The study first estimated the local solar and wind capacity required to be built in coal mining areas in these countries to enable local miners to transition to solar or wind jobs (since reports suggest these sectors represent over half of today’s renewable energy jobs). Next, it conducted an analysis to assess whether there are suitable solar and wind power resources in the local areas around coal mines. The study then calculated the total national solar and wind capacity required to transition all miners living in suitable areas to such jobs.

Research showed that nearly all coal mining areas in India are suitable for solar power but not for wind power.
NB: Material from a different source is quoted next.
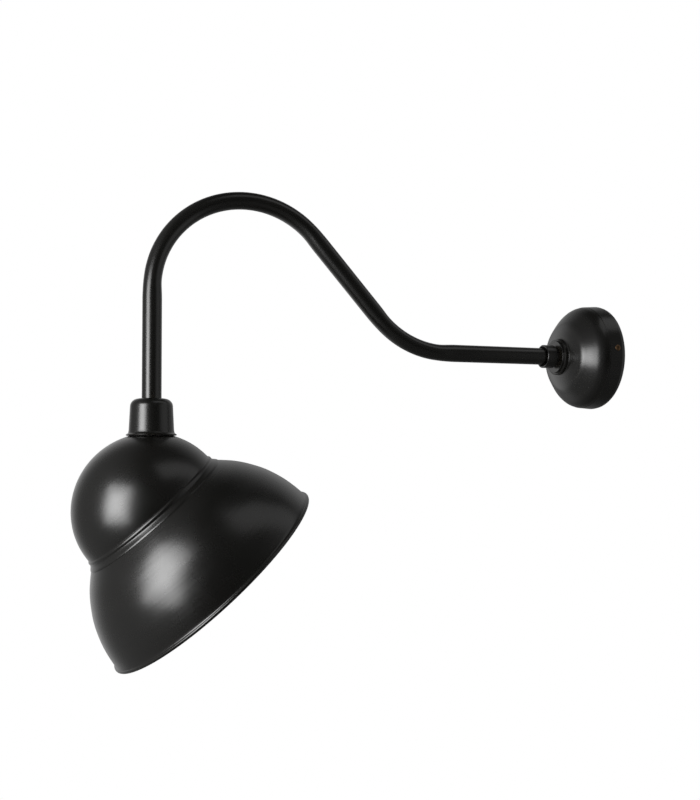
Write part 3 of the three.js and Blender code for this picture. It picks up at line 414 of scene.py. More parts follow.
finishLooks["spunPaint"] = {**finishLooks["blackPaint"], "peel": 0.02, "spun": 10.0, "spunScale": 330,
                            "spunStretch": (60, 60, 1)}

paint = {
    "blackPaint": satinPaint("blackPaint", finishLooks["blackPaint"]),
    "spunPaint": satinPaint("spunPaint", finishLooks["spunPaint"]),
    "insideWhite": sprayedEnamel("insideWhite", finishLooks["insideWhite"]),
    "opalGlass": opalGlassSkin("opalGlass", finishLooks["opalGlass"]),
}
for metal in ("zincSteel", "darkBronze", "brass", "shellAluminium"):
    paint[metal] = platedMetal(metal, finishLooks[metal])
for moulded in ("blackPlastic", "whiteCeramic", "greyRubber", "creamPlastic", "blackCable",
                "brownCore", "blueCore", "earthGreen", "blackGlass"):
    paint[moulded] = mouldedSkin(moulded, finishLooks[moulded])
print("finishes made:", len(paint))


# Arm

arm = {"reach": lampOut, "legRise": 61.5, "legDrop": 61.5, "crest": 107, "dip": 114,
       "slope": math.radians(49), "radius": 10.65, "wall": 1.6, "tail": 45, "crestFlat": 0.075,
       "dipFlat": 0.08, "widen": 0.6, "ease": 25, "sides": 72, "step": 4, "legStep": 3,
       "bendStep": math.radians(1.5)}
grubHole = {"height": 4.8, "radius": 2.2, "from": 4, "to": 20, "sides": 32}


# Points, directions and flattening along the tube's centreline, in the plane x = 0
def armLine():
    slope, crest, dip = arm["slope"], arm["crest"], arm["dip"]
    rise = arm["legRise"] + crest * math.cos(slope)
    slopeLength = (rise - dip * (1 - math.cos(slope))) / math.sin(slope)
    crestY = -arm["reach"] + crest
    topY = crestY + crest * math.sin(slope)
    lowY = topY + slopeLength * math.cos(slope)
    lowZ = rise - slopeLength * math.sin(slope)
    dipY = lowY + dip * math.sin(slope)
    line = []

    def straight(start, end, step):
        a, b = Vector(start), Vector(end)
        count = max(2, round((b - a).length / step))
        for k in range(count):
            line.append((a.lerp(b, k / count), (b - a).normalized()))

    def bend(centre, radius, first, last):
        count = round(abs(last - first) / arm["bendStep"])
        for k in range(count):
            angle = first + (last - first) * k / count
            turn = 1 if last > first else -1
            place = Vector((centre[0] + radius * math.cos(angle), centre[1] + radius * math.sin(angle)))
            line.append((place, Vector((-math.sin(angle), math.cos(angle))) * turn))

    straight((-arm["tail"], 0), (dipY, 0), arm["step"])
    bend((dipY, dip), dip, -quarter, -quarter - slope)
    straight((lowY, lowZ), (topY, rise), arm["step"])
    bend((crestY, arm["legRise"]), crest, quarter - slope, math.pi)
    straight((-arm["reach"], arm["legRise"]), (-arm["reach"], -arm["legDrop"]), arm["legStep"])
    line.append((Vector((-arm["reach"], -arm["legDrop"])), Vector((0, -1))))

    # The bends' starts and ends, measured along the line: the tube is flattened between them
    dipStart = -arm["tail"] - dipY
    dipEnd = dipStart + dip * slope
    crestStart = dipEnd + slopeLength
    crestEnd = crestStart + crest * (quarter + slope)
    bends = ((dipStart, dipEnd, arm["dipFlat"]), (crestStart, crestEnd, arm["crestFlat"]))
    travelled = 0
    stations = []
    for i, (place, along) in enumerate(line):
        if i:
            travelled += (place - line[i - 1][0]).length
        share = 0
        for start, end, flat in bends:
            into = softStep((travelled - start) / arm["ease"] + 0.5)
            past = softStep((travelled - end) / arm["ease"] + 0.5)
            share += flat * into * (1 - past)
        stations.append((Vector((0, place.x, place.y)), Vector((0, along.x, along.y)), share))
    return stations


def makeArm():
    side = Vector((1, 0, 0))
    skins = []
    for radius in (arm["radius"], arm["radius"] - arm["wall"]):
        rings = []
        for place, along, share in armLine():
            up = side.cross(along).normalized()
            wide, high = radius * (1 + share * arm["widen"]), radius * (1 - share)
            ring = []
            for k in range(arm["sides"]):
                angle = fullTurn * k / arm["sides"]
                ring.append(place + side * wide * math.cos(angle) + up * high * math.sin(angle))
            rings.append(ring)
        skins.append(rings)
    bm = bmesh.new()
    skinRings(bm, skins[0] + skins[1][::-1])
    tube = looseObject("armTube", bm, paint["blackPaint"])
    g = grubHole
    seat = crossSeat(-arm["reach"], g["height"] - arm["legDrop"])
    carve(tube, looseObject("grubCut", rod(seat, g["radius"], g["from"], g["to"], g["sides"])))
    finishPiece(tube, fixed, "gooseneck_arm")


makeArm()
print("arm made")


# Canopy, collar and flange

canopy = {"rim": 65.5, "tuck": 2.1, "tuckDepth": 5, "tuckBend": 0.35, "draft": 1.2, "rimDepth": 21.5,
          "step": 0.4, "stepDepth": 0.5, "stepLap": 0.1, "depth": 58, "seat": 22.2, "wall": 1.2,
          "bore": 10.95, "stepFillet": 0.25, "frontFillet": 0.8, "sideFillet": 4, "tuckFillet": 3,
          "seatFillet": 0.4, "stepOut": 0.2, "guide": 30, "guideRise": 6, "seatGuide": 5, "seatReach": 2,
          "rimSteps": 6, "seatSteps": 3, "bellSteps": 8, "sides": 160,
          "bell": [[1, 0], [0.9, 0.003], [0.869, 0.012], [0.849, 0.05], [0.833, 0.12], [0.806, 0.216],
                   [0.77, 0.319], [0.734, 0.403], [0.699, 0.463], [0.649, 0.523], [0.578, 0.595],
                   [0.433, 0.739], [0.301, 0.859], [0.175, 0.943], [0.085, 0.983], [0, 1]]}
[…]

As per the data, 485,000 coal miners produce over 700 million tonnes of coal annually, with production being concentrated in Chhattisgarh, Jharkhand, Orissa, Madhya Pradesh and Telangana.

The study notes that “1.96 GWe of solar power capacity would need to be installed in each local coal mining area to transition all coal miners to local solar jobs.” That translates into an additional 960 GW of capacity on the national level. “This would mean increasing the current capacity by nearly 37 times (from today’s capacity of 27 GWe)”.

Nearly all Australian coal mines surveyed also showed suitability for solar power, while a majority of U.S. mines (62 per cent) fit the bill. However, only 29 per cent of Chinese mines showed suitability. Speaking on the viability of moving jobs from coal to solar, Sunil Jain, CEO, Hero Future Energies, said: “Indian economy has to evolve as a wind/solar dominated power sector. In my opinion this would take nearly 10 years or more to become a reality. When the country has embarked on a target of 450 GW of renewables by 2030, this sector would be hiring minimum 5 million work force. This transition is likely to demand large scale re-training and re-deployment of labour from mining and thermal power sector.”

Ashish Khanna, president – renewables, Tata Power Company, believes that rather than transitioning completely from thermal power, India should develop a system to allow coal and renewable power to co-exist. “In this co-existing environment, coal based jobs will not be required to be replaced, however all most all new employment opportunities will be coming from project execution & operations renewable projects,” Khanna said. “Once our targets of >100 GW of renewable energy will be achieved, operating renewable plants will be multi-billion dollar business. Over the last two decades we have already witnessed the emergence of India as world leader in IT services, considering the adoption of technology, criticality of technical services, especially in renewables, and availability of technical workforce in our country, I am confident that in this decade India will not only provide massive employability but will emerge as world leader in operating services for renewables,” he added.

As India continues to struggle with growing unemployment rates—7.7 per cent in December 2019, slightly higher than November 2019 figures, as reported by the Centre for Monitoring Indian Economy [more here]—studies such as ‘Solar has greater techno-economic resource suitability than wind for replacing coal mining jobs’ serve as a reminder to ensure holistic, sustained future employment growth.

In a column for Business India [read here], Neeraj Kuldeep, programme associate at the Council on Energy, Environment and Water, argued that a sustainable energy sector needs a sustainable workforce. “India’s energy transition promises jobs but needs a trained workforce,” Kuldeep wrote while discussing the challenges facing hiring in the renewable energy sector.

Factors such as constantly changing policies and investments, remote project locations, a lack of skilled workers and limited transferability of skills can prove to be hurdles in finding employees. Kuldeep offered solutions including generating greater demand certainty, promoting distributed renewables, incorporating the latest technology in training workers on site and localising production of infrastructure components.